Для нас четверых наступил голод. На муку менять было нечего, запасы масла и сыра быстро кончились. Питались горсточкой сухофруктов и кипятком, заваренным травами. На восьмилетнего Магомеда-Мишу нельзя было смотреть. Он не просил есть, но я знала: он голоден, очень голоден. И тогда мама решилась. Взяв из закопанной банки несколько золотых вещей, пошла в Грозный. Хотела продать и купить хоть немного муки. Возвращалась обратно автобусом домой, в Атаги, когда стали стрелять. Два самолета летали низко-низко, кружили прямо над автобусом. А дорога открытая, безлесная, только кусты вдоль обочины. Автобус остановился. Пассажиры бросились в кусты. Самолеты покрутились и улетели. Люди вернулись в автобус и поехали дальше. И тут опять, откуда ни возьмись, эти два самолета. Начался новый обстрел. Автобус встал: попали в мотор. Пассажиры все до одного погибли. В живых остался только водитель: отделался ранением. Он-то и рассказал о налете.

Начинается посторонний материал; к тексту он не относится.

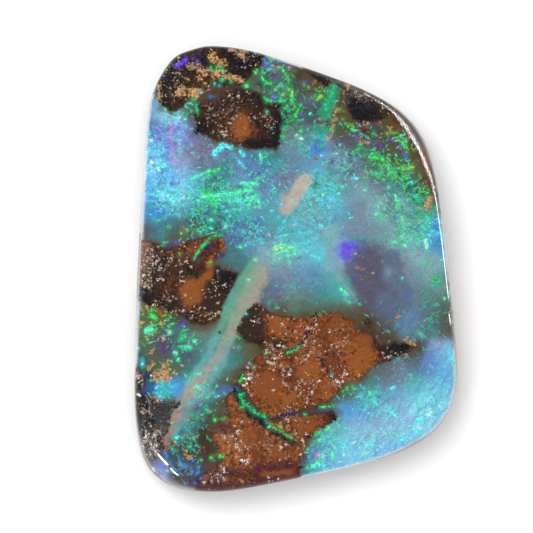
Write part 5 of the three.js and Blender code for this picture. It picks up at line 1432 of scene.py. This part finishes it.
def polished_boulder_opal():
    """Opal and bare ironstone, polished together."""
    material = bpy.data.materials.new("polished_boulder_opal")
    material.use_nodes = True
    board = Board(material.node_tree, {"edge": ragged_edge_group(), "flecks": flecks_group()})
    shader = material.node_tree.nodes["Principled BSDF"]
    place = board.moved(board.node("TexCoord").outputs["Object"], stretch=(1 / MM, 1 / MM, 1 / MM))

    ironstone = board.ragged("ironstone", place, 4.0, 0.8, 0.03)
    colour = board.mix(ironstone, opal_colour(board, place), ironstone_colour(board, place))
    rim = board.ramp(board.math("ABSOLUTE", board.value("ironstone_depth")), 0.16, 0.0)
    rim = board.times(rim, board.ramp(board.noise(place, 1.4), 0.35, 0.6, 0.15, 0.7))
    colour = board.mix(rim, colour, DARK_RIM)
    colour = with_flashes(board, place, with_patches(board, place, colour))
    board.feed(shader.inputs["Base Color"], colour)

    polish = board.varied(place, 3, 0.06, 0.12, 4.0, 0.5)
    dull = board.varied(place, 6, 0.05, 0.15, 3.0, 0.5)
    board.feed(shader.inputs["Roughness"], board.between(ironstone, polish, dull))

    relief = board.times(board.math("SUBTRACT", board.noise(place, 5.0, 5.0, 0.7), 0.5), ironstone)
    bump = board.node("Bump", Strength=0.4, Distance=RELIEF * MM, Height=relief)
    board.feed(shader.inputs["Normal"], bump.outputs[0])
    shader.inputs["Specular IOR Level"].default_value = 0.5
    return material


def plain_floor():
    """A wide pale floor under the stone."""
    shape = bmesh.new()
    bmesh.ops.create_grid(shape, x_segments=1, y_segments=1, size=FLOOR_REACH)
    mesh = bpy.data.meshes.new("floor")
    shape.to_mesh(mesh)
    shape.free()
    floor = bpy.data.objects.new("floor", mesh)
    bpy.context.scene.collection.objects.link(floor)
    mesh.materials.append(matt_white())
    return floor


def matt_white():
    material = bpy.data.materials.new("matt_white")
    material.use_nodes = True
    shader = material.node_tree.nodes["Principled BSDF"]
    shader.inputs["Base Color"].default_value = (0.93, 0.93, 0.93, 1)
    shader.inputs["Roughness"].default_value = 0.9
    shader.inputs["Specular IOR Level"].default_value = 0.1
    return material


def lamp(name, direction, height, distance, size, strength, in_gloss):
    """A lamp that faces the stone. A lamp either lights its surfaces or shows in its gloss."""
    light = bpy.data.lights.new(name, "AREA")
    light.shape = "RECTANGLE"
    light.size, light.size_y = size
    light.energy = strength * math.pi * size[0] * size[1]
    lamp_object = bpy.data.objects.new(name, light)
    bpy.context.scene.collection.objects.link(lamp_object)
    turn = math.radians(direction)
    rise = math.radians(height)
    way = Vector((math.cos(turn) * math.cos(rise), math.sin(turn) * math.cos(rise), math.sin(rise)))
    lamp_object.location = way * distance
    lamp_object.rotation_euler = (-way).to_track_quat("-Z", "Y").to_euler()
    lamp_object.visible_camera = False
    lamp_object.visible_glossy = in_gloss
    lamp_object.visible_diffuse = not in_gloss


def surroundings():
    """Pale all round, dark overhead and dark toward one side."""
    world = bpy.data.worlds.new("studio")
    bpy.context.scene.world = world
    world.use_nodes = True
    board = Board(world.node_tree)
    background = world.node_tree.nodes["Background"]
    ways = board.node("TexCoord").outputs["Generated"]
    height = board.node("SeparateXYZ", Vector=ways).outputs["Z"]
    sky = board.mix(board.ramp(height, 0.25, 0.9), (1, 1, 1, 1), (0.08, 0.08, 0.08, 1))
    toward = board.vectors("DOT_PRODUCT", ways, (math.cos(DARK_SIDE), math.sin(DARK_SIDE), 0))["Value"]
    board.feed(background.inputs["Color"], board.scaled(sky, board.ramp(toward, 0.45, 0.85, 1.0, 0.1)))
    background.inputs["Strength"].default_value = 1.0


def camera():
    """Straight above the stone, from far enough away that its wall shows as little as in the photograph."""
    data = bpy.data.cameras.new("camera")
    data.lens = LENS
    data.sensor_width = SENSOR
    data.clip_start = 0.01
    data.clip_end = 20
    view = bpy.data.objects.new("camera", data)
    bpy.context.scene.collection.objects.link(view)
    x, y = PICTURE_MIDDLE
    above = PICTURE_WIDTH * MM * LENS / SENSOR
    view.location = (x * MM, y * MM, GIRDLE_HEIGHT * MM + above)
    bpy.context.scene.camera = view


for settings in LAMPS:
    lamp(*settings)
surroundings()
bpy.context.scene.view_settings.view_transform = "Standard"
camera()
plain_floor()
opal = build_stone()
opal.data.materials.append(polished_boulder_opal())
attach(opal, "root")
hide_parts(STONE)
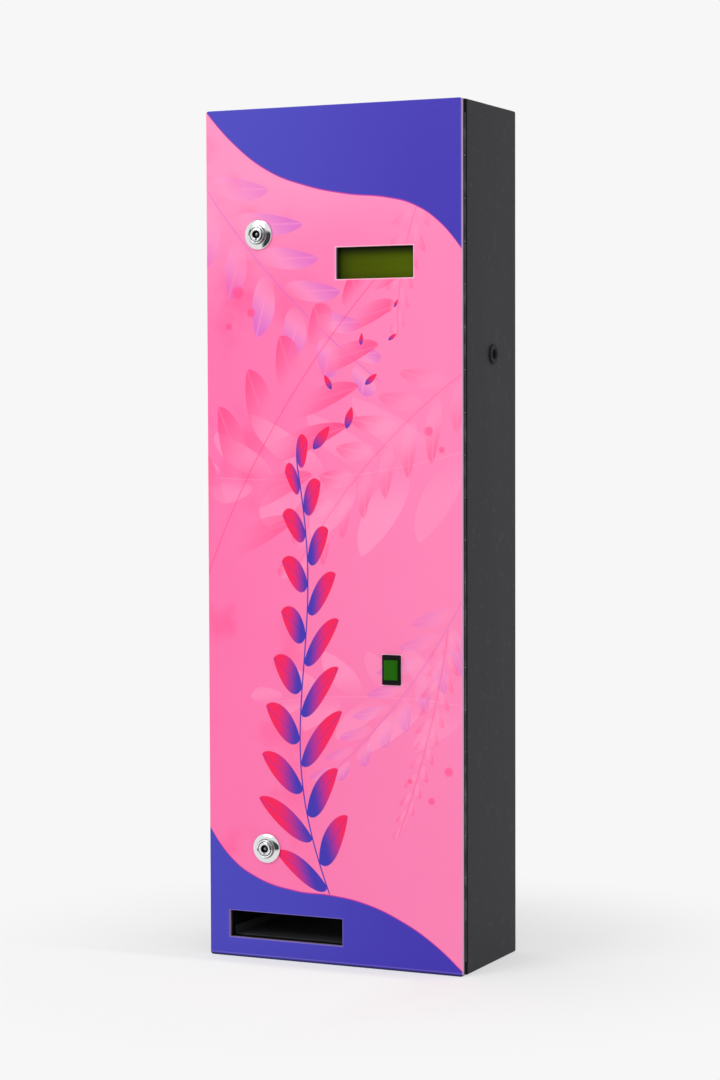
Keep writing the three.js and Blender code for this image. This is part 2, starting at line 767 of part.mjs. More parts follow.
// Guide rail under and beside the rack. Two notches in its wall let the switch levers reach the rack.
const switchLong = 20;
const switchTall = 10;
const switchThick = 6.4;
const tripInset = 2;
const frontSwitch = rackFront - ejectStroke + tripInset;
const rearSwitch = rackBack - tripInset - switchLong;
function rackGuide() {
  const wallLeft = rackRight + fit;
  const section = foldedSheet([
    [rackLeft, sheet + fit], [wallLeft + guideSheet, sheet + fit], [wallLeft + guideSheet, rackRoot],
  ], guideSheet, sheetBend);
  const shelf = frontal(
    rectangle(rackLeft, shelfTop - guideSheet, wallLeft + guideSheet / 2, shelfTop),
    trayFront, trayBack);
  const notches = [frontSwitch, rearSwitch].map(front => block(
    wallLeft - fit, wallLeft + guideSheet + fit, front - slack, front + switchLong + slack,
    rackLow, rackRoot + overrun));
  return cut(join([frontal(section, trayFront, trayBack), shelf]), notches);
}

// Gear motor on its bracket
const motorPlate = 2;
const motorBend = 1;
const plateMargin = 2.5;
const gearboxRadius = 18.5;
const gearboxLong = 24;
const gearboxEdge = 1.2;
const shaftOffset = 7;
const bossRadius = 6;
const bossLong = 3.2;
const motorRadius = 16.5;
const motorLong = 31;
const motorNeck = 2.5;
const endCapRadius = 13;
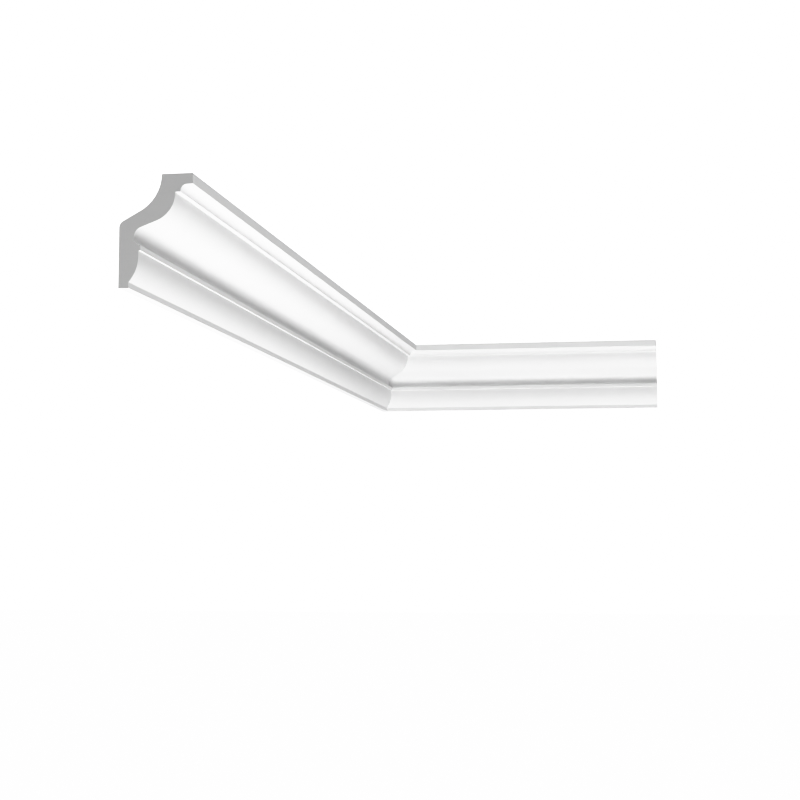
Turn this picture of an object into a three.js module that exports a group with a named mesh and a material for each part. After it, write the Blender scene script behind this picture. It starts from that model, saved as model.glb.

А еще там были люди — неподалеку, на склоне. Они тоже все видели. Когда самолеты улетели, эти люди побежали к автобусу, стали вытаскивать убитых, искать у них документы. У мамы была какая-то справка, где было сказано, что она Тагирова. Кто-то сказал: «Я знаю Тагировых, — и назвал наше село. — Это их женщина».